Operational Support Estimator Networks

TL;DR

Experimental results show that the proposed OSEN approach achieves computational efficiency and outperforms competing methods, especially at low measurement rates by significant margins.

Abstract

In this work, we propose a novel approach called Operational Support Estimator Networks (OSENs) for the support estimation task. Support Estimation (SE) is defined as finding the locations of non-zero elements in sparse signals. By its very nature, the mapping between the measurement and sparse signal is a non-linear operation.

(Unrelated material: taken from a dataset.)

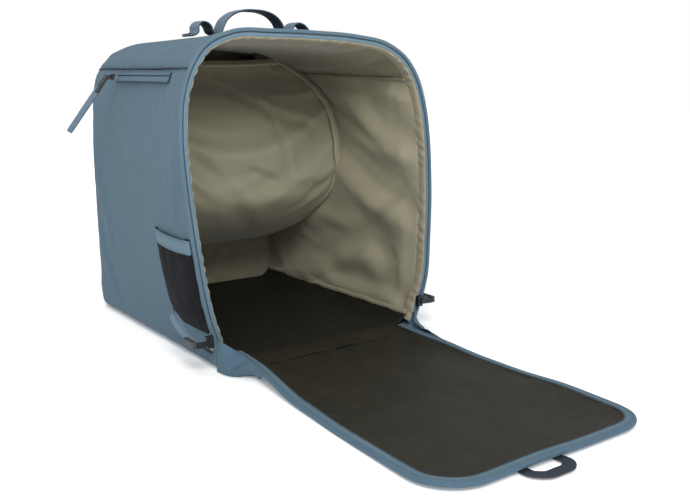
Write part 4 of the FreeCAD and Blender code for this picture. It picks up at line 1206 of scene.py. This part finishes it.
def webbing_loop(name, node_name, origin, along, across, body, droop):
    """Loop of narrow webbing beyond a pull: two legs side by side that join in a bend at the tip."""
    along = np.asarray(along, float)
    across = np.asarray(across, float)
    out = np.cross(along, across)
    reach = 58 * MM
    half = 5.0 * MM
    route = np.array([(-9, 1.2), (2, 1.8), (12, 3.2), (30, 4.4), (46, 4.8), (55, 3.6), (59, 0),
                      (55, -3.6), (46, -4.8), (30, -4.4), (12, -3.2), (2, -1.8), (-9, -1.2)])
    route = np.column_stack([route[:, 0] / 59 * reach, route[:, 1] / 4.8 * half])
    path = even(route, 90)
    share = np.clip(path[:, 0] / reach, 0, 1)
    spots = origin + along * path[:, :1] + out * path[:, 1:] + np.asarray(droop) * (share ** 2)[:, None]
    loop = sweep(name, spots, ribbon(7.6 * MM, 1.5 * MM), np.cross(across, np.gradient(spots, axis=0)))
    return finish_piece(loop, "webbing", body, (node_name,))


def build_pulls(settings):
    for side, label in ((-1, "left"), (1, "right")):
        bar_low, bar_high = low("main_pull_" + label), high("main_pull_" + label)
        tip = np.array([(bar_low[0] + bar_high[0]) / 2, bar_high[1], (bar_low[2] + bar_high[2]) / 2])
        start = tip + (-side * 6 * MM, -12 * MM, 0)
        rise = 22 * MM if side < 0 else 0.0
        webbing_loop("pull_loop_" + label, "main_loop_" + label, start, (0, 1, 0), (-side * 0.55, 0, 0.83),
                     label + "_puller",
                     (0, 0, rise))
    lean = Matrix.Rotation(math.radians(settings.pull_lean), 3, "Y")
    sway = Matrix.Rotation(math.radians(settings.pull_sway), 3, "X")
    turn = lean @ sway @ Matrix.Rotation(math.radians(90), 3, "Z")
    along = np.array(turn @ Vector((0, 0, -1)))
    pivot = np.array(JOINTS["side_pull_hinge"]["pos_m"], float)
    seen = np.array([-0.35, -0.93, 0.1])
    across = np.cross(along, seen)
    across /= np.linalg.norm(across)
    webbing_loop("pull_loop_side", "side_loop", pivot + along * 28 * MM, along, across, "side_puller",
                 (-3 * MM, 0, -4 * MM))
    for node_name in ("main_slider_left", "main_slider_right", "side_slider"):
        paint_node(node_name, "slider")
    for node_name in ("main_pull_left", "main_pull_right", "side_pull"):
        paint_node(node_name, "pull")


def paint_node(node_name, material):
    mesh = frame["nodes"][node_name].data
    mesh.materials.clear()
    mesh.materials.append(MATERIALS[material])


# ---------------------------------------------------------------- the carrying handle
def roof_z(x, y):
    line, _ = outline(y, TOP_SHARES, 0.0)
    return float(np.interp(x, line[:, 0], line[:, 1]))


def build_handle(settings):
    y = (low("handle_strap")[1] + high("handle_strap")[1]) / 2
    spots = []
    for x, rise in ((-96, 1.6), (-89, 1.8), (-84.5, 5), (-84, 11), (-79, 16.5), (-71, 16.5), (-64.5, 11),
                    (-62, 5), (-57, 1.9),
                    (-51.5, 2.2), (-48.5, 9), (-43, 19), (-32, 27.5), (-16, 32.5), (0, 33.5), (16, 32.5),
                    (31, 27.5),
                    (41, 19), (46, 9), (49, 2.2), (55, 1.9), (58.5, 8), (60, 15), (66, 21.5), (76, 22.5),
                    (85, 17), (89.5, 9),
                    (92, 2.4), (98, 1.5)):
        spots.append((x * MM, rise * MM + roof_z(x * MM, y) - 1.2 * MM))
    line = even(np.array(spots), 260)
    twist = 1.5 * MM * np.sin(np.linspace(0, 9, 260))
    path = np.column_stack([line[:, 0], np.full(260, y) + twist, line[:, 1]])
    tangent = np.gradient(path, axis=0)
    up = np.cross(tangent, (0.0, 1.0, 0.0))
    up[up[:, 2] == 0] = (0, 0, 1)
    outer = sweep("handle_webbing_outer", path, ribbon(26 * MM, 2.0 * MM, (0, 0.2 * MM)), up)
    finish_piece(outer, "webbing", nodes=("handle_strap",))
    inner = sweep("handle_webbing_inner", path, ribbon(24.6 * MM, 1.2 * MM, (0, -1.3 * MM)), up)
    finish_piece(inner, "webbing_dark", nodes=("handle_lining",))
    # Cross-stitched boxes at the four feet.
    spots = []
    for x in (-92.5, -57, 52.5, 95):
        for wide in (-9.5, 9.5):
            for step in np.arange(-4, 4.1, 2.6):
                spots.append((x + step, wide, 1, 0))
        for step in np.arange(-9, 9.1, 2.6):
            spots.append((x - 4.2, step, 0, 1))
            spots.append((x + 4.2, step, 0, 1))
            spots.append((x + step * 0.45, step, 0.45, 1))
            spots.append((x - step * 0.45, step, -0.45, 1))
    spots = np.array(spots)
    places = np.array([(s[0] * MM, y + s[1] * MM, roof_z(s[0] * MM, y) + 2.1 * MM) for s in spots])
    ways = np.column_stack([spots[:, 2], spots[:, 3], np.zeros(len(spots))])
    tacks = copies("handle_tack_stitches", (2.5 * MM, 0.6 * MM, 0.6 * MM), places, ways, (0, 0, 1.0))
    finish_piece(tacks, "webbing_dark", nodes=("handle_tacks",))


# ---------------------------------------------------------------- floor, light and camera
def lamp(name, spot, target, size, power, tint=(1, 1, 1)):
    bpy.ops.object.light_add(type="AREA", location=spot)
    item = bpy.context.object
    item.name = name
    item.data.shape = "RECTANGLE"
    item.data.size, item.data.size_y = size
    item.data.energy = power
    item.data.color = tint
    item.rotation_euler = (Vector(target) - Vector(spot)).to_track_quat("-Z", "Y").to_euler()
    return item


def build_stage(settings):
    clean_slate()
    bpy.ops.mesh.primitive_plane_add(size=14, location=(0, 0, -0.4 * MM))
    floor = bpy.context.object
    floor.name = "studio_floor"
    material, tree, shader = fresh("studio_paper")
    body = node(tree, "ShaderNodeTexCoord").outputs["Object"]
    grain = node(tree, "ShaderNodeTexNoise", [("Vector", body), ("Scale", 40.0), ("Detail", 3.0)])
    tone = mix_colour(tree, grain.outputs["Fac"], (0.93, 0.93, 0.93, 1), (0.96, 0.96, 0.96, 1))
    tree.links.new(tone, shader.inputs["Base Color"])
    shader.inputs["Roughness"].default_value = 0.9
    shader.inputs["Specular IOR Level"].default_value = 0.1
    # Painted light: the floor glows, weakly near the bag and fully from about 2 m out, so the backdrop reads
    # white while contact shadows stay.
    shader.inputs["Emission Color"].default_value = (1, 1, 1, 1)
    far = node(tree, "ShaderNodeVectorMath", [(0, body)], operation="LENGTH").outputs["Value"]
    lift = node(tree, "ShaderNodeMapRange", [(0, far), (1, 0.55), (2, 2.2), (3, 0.2), (4, 1.0)])
    tree.links.new(lift.outputs[0], shader.inputs["Emission Strength"])
    floor.data.materials.append(material)
    world = bpy.data.worlds.new("studio_world")
    world.use_nodes = True
    sky = world.node_tree
    seen = node(sky, "ShaderNodeLightPath").outputs["Is Camera Ray"]
    glow = node(sky, "ShaderNodeMapRange", [(0, seen), (3, settings.ambient), (4, 1.0)])
    sky.nodes["Background"].inputs["Color"].default_value = (1, 1, 1, 1)
    sky.links.new(glow.outputs[0], sky.nodes["Background"].inputs["Strength"])
    bpy.context.scene.world = world
    lamp("key_softbox", (-1.5, -1.8, 2.2), (0, -0.1, 0.2), (1.3, 1.3), settings.key_power)
    lamp("fill_softbox", (1.5, -2.0, 1.2), (0.1, -0.1, 0.15), (1.4, 1.4), settings.key_power * 0.3)
    lamp("front_softbox", (-0.75, -1.7, 1.5), (0.1, 0, 0.2), (0.7, 0.7), settings.key_power * 0.75)
    lamp("top_softbox", (-0.2, 0.5, 2.4), (0, 0, 0.2), (2.0, 1.4), settings.key_power * 0.9)
    bpy.ops.object.camera_add(location=(-0.5971, -1.0780, 0.3491),
                              rotation=(math.radians(90 - 11.57), 0, math.radians(-35.58)))
    camera = bpy.context.object
    camera.name = "studio_camera"
    camera.data.lens = 44.98
    camera.data.sensor_width = 36
    camera.data.clip_start = 0.01
    bpy.context.scene.camera = camera
    bpy.context.scene.view_settings.view_transform = "Standard"
    bpy.context.scene.view_settings.look = "None"


# ---------------------------------------------------------------- add-on
class BagSettings(PropertyGroup):
    shell_slack: FloatProperty(name="Shell slack", description="Extra cloth in the outer panels, percent",
                               default=0.25, subtype="PERCENTAGE")
    lining_slack: FloatProperty(name="Lining slack", description="Extra cloth in the lining, percent",
                                default=1.8, subtype="PERCENTAGE")
    divider_slack: FloatProperty(name="Divider slack", description="Extra cloth in the divider, percent",
                                 default=2.6, subtype="PERCENTAGE")
    mat_slack: FloatProperty(name="Mat slack", description="Extra cloth in the mat's tarpaulin, percent",
                             default=0.5, subtype="PERCENTAGE")
    pull_lean: FloatProperty(name="Pull lean", description="Side pull away from the wall, degrees",
                             default=35.0)
    pull_sway: FloatProperty(name="Pull sway", description="Side pull towards the back, degrees", default=8.0)
    key_power: FloatProperty(name="Key light", description="Power of the key softbox", default=26.0,
                             unit="POWER")
    ambient: FloatProperty(name="Ambient", description="Strength of the white surroundings", default=0.42)
    bag_count: IntProperty(name="Bags", description="How many bags are built", default=1, min=1, max=1)


def run_builder(operator, context, builder):
    builder(context.scene.boot_bag)
    return {"FINISHED"}


class BOOTBAG_OT_materials(Operator):
    """Make the fabric, zip and trim materials"""
    bl_idname = "bootbag.materials"
    bl_label = "Make materials"

    def execute(self, context):
        make_materials()
        return {"FINISHED"}


class BOOTBAG_OT_shell(Operator):
    """Sew the outer panels, the base and their seams"""
    bl_idname = "bootbag.shell"
    bl_label = "Sew shell"

    def execute(self, context):
        return run_builder(self, context, build_shell)


class BOOTBAG_OT_rim(Operator):
    """Sew the piping, zip tape and gathered facing round the opening"""
    bl_idname = "bootbag.rim"
    bl_label = "Sew rim"

    def execute(self, context):
        return run_builder(self, context, build_rim)


class BOOTBAG_OT_lining(Operator):
    """Hang the lining and lay the floor"""
    bl_idname = "bootbag.lining"
    bl_label = "Hang lining"

    def execute(self, context):
        return run_builder(self, context, build_lining)


class BOOTBAG_OT_divider(Operator):
    """Hang the divider with its hem and mesh insert"""
    bl_idname = "bootbag.divider"
    bl_label = "Hang divider"

    def execute(self, context):
        return run_builder(self, context, build_divider)


class BOOTBAG_OT_mat(Operator):
    """Make the front panel, which lies down as a mat"""
    bl_idname = "bootbag.mat"
    bl_label = "Make mat"

    def execute(self, context):
        return run_builder(self, context, build_mat)


class BOOTBAG_OT_hinge(Operator):
    """Sew the cloth that joins the mat to the base"""
    bl_idname = "bootbag.hinge"
    bl_label = "Sew hinge"

    def execute(self, context):
        return run_builder(self, context, build_hinge)


class BOOTBAG_OT_stash(Operator):
    """Sew the stash pocket"""
    bl_idname = "bootbag.stash"
    bl_label = "Sew stash pocket"

    def execute(self, context):
        return run_builder(self, context, build_stash)


class BOOTBAG_OT_side_zip(Operator):
    """Sew the side zip"""
    bl_idname = "bootbag.side_zip"
    bl_label = "Sew side zip"

    def execute(self, context):
        return run_builder(self, context, build_side_zip)


class BOOTBAG_OT_pulls(Operator):
    """Thread the webbing loops and finish the sliders and pulls"""
    bl_idname = "bootbag.pulls"
    bl_label = "Thread pulls"

    def execute(self, context):
        return run_builder(self, context, build_pulls)


class BOOTBAG_OT_handle(Operator):
    """Sew the carrying handle"""
    bl_idname = "bootbag.handle"
    bl_label = "Sew handle"

    def execute(self, context):
        return run_builder(self, context, build_handle)


class BOOTBAG_OT_stage(Operator):
    """Set up the floor, the lights and the camera"""
    bl_idname = "bootbag.stage"
    bl_label = "Set stage"

    def execute(self, context):
        return run_builder(self, context, build_stage)


STEPS = (BOOTBAG_OT_materials, BOOTBAG_OT_shell, BOOTBAG_OT_rim, BOOTBAG_OT_lining, BOOTBAG_OT_divider,
         BOOTBAG_OT_mat,
         BOOTBAG_OT_hinge, BOOTBAG_OT_stash, BOOTBAG_OT_side_zip, BOOTBAG_OT_pulls, BOOTBAG_OT_handle,
         BOOTBAG_OT_stage)


class BOOTBAG_PT_panel(Panel):
    bl_label = "Boot bag"
    bl_idname = "BOOTBAG_PT_panel"
    bl_space_type = "VIEW_3D"
    bl_region_type = "UI"
    bl_category = "Boot bag"

    def draw(self, context):
        for key in BagSettings.__annotations__:
            self.layout.prop(context.scene.boot_bag, key)
        for step in STEPS:
            self.layout.operator(step.bl_idname)


CLASSES = (BagSettings,) + STEPS + (BOOTBAG_PT_panel,)


def register():
    for item in CLASSES:
        bpy.utils.register_class(item)
    bpy.types.Scene.boot_bag = PointerProperty(type=BagSettings)


def unregister():
    del bpy.types.Scene.boot_bag
    for item in reversed(CLASSES):
        bpy.utils.unregister_class(item)


def main():
    register()
    for step in STEPS:
        name = step.bl_idname.split(".")[1]
        if getattr(bpy.ops.bootbag, name)() != {"FINISHED"}:
            raise RuntimeError("bootbag.%s did not finish" % name)


if __name__ == "__main__":
    main()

Traditional support estimators rely on computationally expensive iterative signal recovery techniques to achieve such non-linearity. Contrary to the convolutional layers, the proposed OSEN approach consists of operational layers that can learn such complex non-linearities without the need for deep networks. In this way, the performance of non-iterative support estimation is greatly improved. Moreover, the operational layers comprise so-called generative super neurons with non-local kernels. The kernel location for each neuron/feature map is optimized jointly for the SE task during training. We evaluate the OSENs in three different applications: i. support estimation from Compressive Sensing (CS) measurements, ii. representation-based classification, and iii. learning-aided CS reconstruction where the output of OSENs is used as prior knowledge to the CS algorithm for enhanced reconstruction. Experimental results show that the proposed approach achieves computational efficiency and outperforms competing methods, especially at low measurement rates by significant margins. The software implementation is shared at https://github.com/meteahishali/OSEN.

Figures (8)

• Figure 1: The proposed OSEN approach with non-localized and non-linear kernels for the SE task. For a sparse image/signal $\mathbf{x}$ in spatial domain ($\mathbf{\Phi} = \mathbf{I}$), rough and noisy estimation is first performed by $\widetilde{\mathbf{x}}=\mathbf{B}\mathbf{y}$ where $\mathbf{y}$ is the measurement. Support locations corresponding to non-zero elements are then found in the form of segmentation masks.
• Figure 2: The proposed OSEN approach with non-localized and non-linear kernels for the representation-based classification task. The representative dictionary $\mathbf{D}$ is formed by applying a dimensionality reduction with matrix $\mathbf{A}$ to stacked dictionary samples ($\mathbf{\Phi}$). For a vectorized query image $\mathbf{y}$, rough and noisy estimation for support locations is performed by $\widetilde{\mathbf{x}}=\mathbf{B}\mathbf{y}$. Then, support locations are computed to estimate the class label.
• Figure 3: The proposed NCL-OSEN approach has a proxy mapping layer equipped with Self-GOPs as defined in \ref{['eq:perceptron']}. The network is trained end-to-end and the proxy mapping layer is jointly optimized with the support estimation and classification parts.
• Figure 4: Obtained $F_1$-Scores by the methods under noisy measurements using different Measurement Rates (MRs).
• Figure 5: Classification accuracy versus computational time for the proposed OSEN and competing approaches. CSEN$+$ has two times more neurons in the hidden layers.